Set to a hypnotic guitar that takes control over the anteroinferior region of the temporal lobe, rather than descending in to an anxiety the listener finds themselves closing down access to the amygdala with glowing feeling of euphoria.
I do apologise, again, that I am once again late to get to an article.
Their début eponymous EP was released earlier this month – a four track, roughly twenty two minutes, collection – which cast dark clouds over even the brightest sunlit day inside which the listener becomes encased in enrapturing billows of thunderous bass-line and evocative duo of rotational guitars entwine with each other as loosely tied drumskin sinks inside the rims to echo around the ears whilst the unobtrusive vocal melts in to the mind.
Without a sub-woofer and sturdy bass speakers the beauty of the music is lost.

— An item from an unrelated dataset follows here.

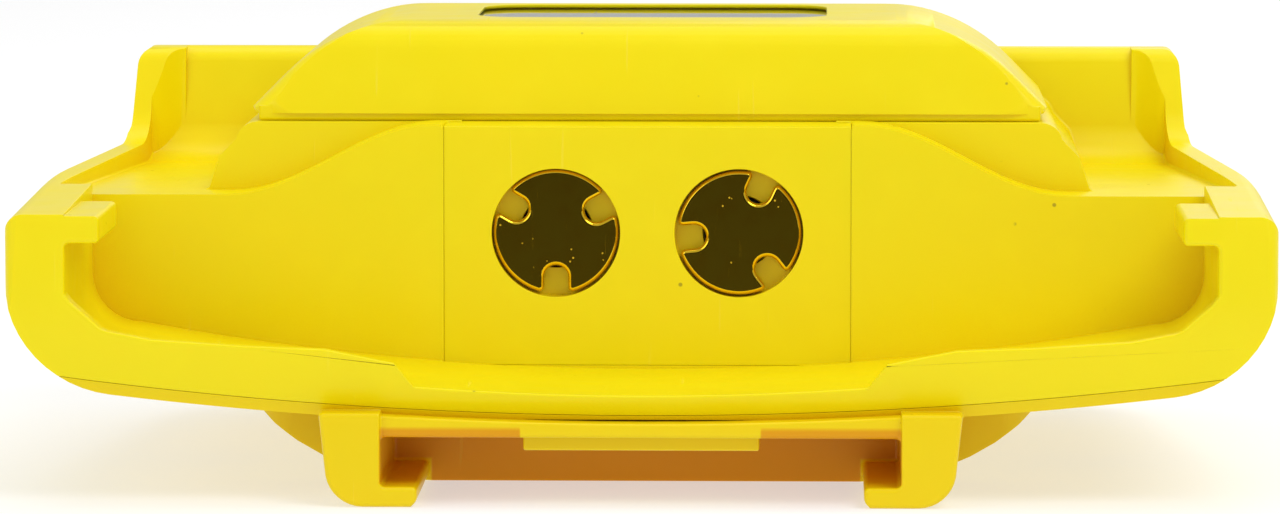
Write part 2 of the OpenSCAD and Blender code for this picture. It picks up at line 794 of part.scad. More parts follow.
// Sprung tongues that snap over the strap plate
module latch() {
    difference() {
        union() {
            slab([-latch_x, latch_x], latch_y, [latch_z, latch_z + latch_t]);
            slab([-latch_x, latch_x], [latch_y[1] - 2, latch_y[1]], [latch_z - latch_bump, latch_z + 0.1]);
        }
        slab([-latch_x - cut, latch_x + cut], [latch_y[0] - cut, latch_y[0] + 0.15],
            [latch_z + latch_t / 2, 8]);
    }
}
module strap_latch_front() {
    color(yellow) mirror([0, 1, 0]) latch();
}
module strap_latch_rear() {
    color(yellow) latch();
}

upper_case();
back_case();
display_housing();
display_window();
window_seal();
display_mask();
lcd_panel();
backlight();
lcd_frame();
lcd_connector_front();
lcd_connector_rear();
circuit_board();
processor();
board_parts();
buzzer();
housing_screws();
contact_block();
contact_left();
contact_right();
contact_seals();
contact_nuts();
contact_leads();
pressure_sensor();
sensor_seal();
sensor_lead();
sensor_guard();
case_seal();
case_screws();
battery_cell();
battery_spring();
battery_clip();
battery_cap();
battery_cap_seal();
strap_latch_front();
strap_latch_rear();
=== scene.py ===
"""Looks for a dive computer module: a yellow moulded case with an open contact bay."""

import json
import math

import bmesh
import bpy
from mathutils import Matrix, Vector


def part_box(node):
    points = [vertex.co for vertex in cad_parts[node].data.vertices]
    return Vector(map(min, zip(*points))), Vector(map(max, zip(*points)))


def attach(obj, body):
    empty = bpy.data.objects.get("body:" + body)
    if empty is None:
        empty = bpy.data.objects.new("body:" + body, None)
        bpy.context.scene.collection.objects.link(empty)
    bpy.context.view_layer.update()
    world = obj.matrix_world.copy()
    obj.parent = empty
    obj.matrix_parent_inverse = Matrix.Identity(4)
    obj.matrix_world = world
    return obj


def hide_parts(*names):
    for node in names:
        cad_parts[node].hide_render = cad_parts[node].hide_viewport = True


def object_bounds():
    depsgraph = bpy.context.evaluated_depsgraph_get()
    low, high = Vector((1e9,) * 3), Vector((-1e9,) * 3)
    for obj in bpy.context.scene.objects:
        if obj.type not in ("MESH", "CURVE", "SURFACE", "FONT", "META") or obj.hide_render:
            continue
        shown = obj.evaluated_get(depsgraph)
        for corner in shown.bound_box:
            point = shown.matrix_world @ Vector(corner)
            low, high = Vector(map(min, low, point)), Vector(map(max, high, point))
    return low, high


bl_info = {
    "name": "Dive computer module",
    "version": (1, 0, 0),
    "blender": (4, 5, 0),
    "location": "View3D > Sidebar > Dive computer",
    "description": "Models the finished pieces of a dive computer module around its packed frame",
    "category": "Object",
}

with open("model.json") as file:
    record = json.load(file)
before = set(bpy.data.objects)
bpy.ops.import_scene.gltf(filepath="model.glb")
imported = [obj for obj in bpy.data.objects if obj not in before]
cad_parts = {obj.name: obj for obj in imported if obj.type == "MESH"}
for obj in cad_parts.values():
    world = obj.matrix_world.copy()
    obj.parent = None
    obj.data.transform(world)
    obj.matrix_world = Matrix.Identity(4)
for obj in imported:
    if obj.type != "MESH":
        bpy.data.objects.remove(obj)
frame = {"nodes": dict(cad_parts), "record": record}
NODES = frame["nodes"]
CAD_BOX = [list(corner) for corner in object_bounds()]
CASE_LOW, CASE_HIGH = (Vector(corner) for corner in CAD_BOX)
CASE_MIDDLE = (CASE_LOW + CASE_HIGH) / 2
MM = 0.001

# The two case halves meet along an arc, seen from the front: its lowest height, its radius,
# how near to it a vertex counts as on it, and the rounding there, in millimetres
PARTING_LOW = 5.7
PARTING_RADIUS = 272.2
PARTING_REACH = 0.08
PARTING_EDGE = 0.05

# Strap channels under both ends of the case, in millimetres from its middle; they bound the painted
# shade in the channels
CHANNEL_SIDE = 16.55
LIP_SIDE = 14
LIP_TOP = 1.45
CHANNEL_START = 16.35
CHANNEL_TOP = 5.05
TONGUE_SIDE = 7.6
TONGUE_START = 26.3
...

My selection from the EP being the penultimate Capitalist Creed.
CWM is a relatively new English dark-rock quartet.
Only a couple of songs are around, both of fairly dark outline though one, Icebreaker, is punchier than other, the more recent Raised As Wolves, which has a more nuanced texturing to it affording the quartet to shine as creative songwriters due to its multitudes of layers that float through the room as it casts an ethereal dreamy presence towards which the listener finds themselves vainly reaching out to embrace the curling echoes as they drift past.
It is difficult to comprehend CWM have only recently got together and on the basis of the two tracks, particularly, to my mind, the latter, will find many more people speaking at least one word of Welsh more than they knew in the past – though to be fair – having not asked about the intended pronunciation, perhaps each individual letter stands on its own.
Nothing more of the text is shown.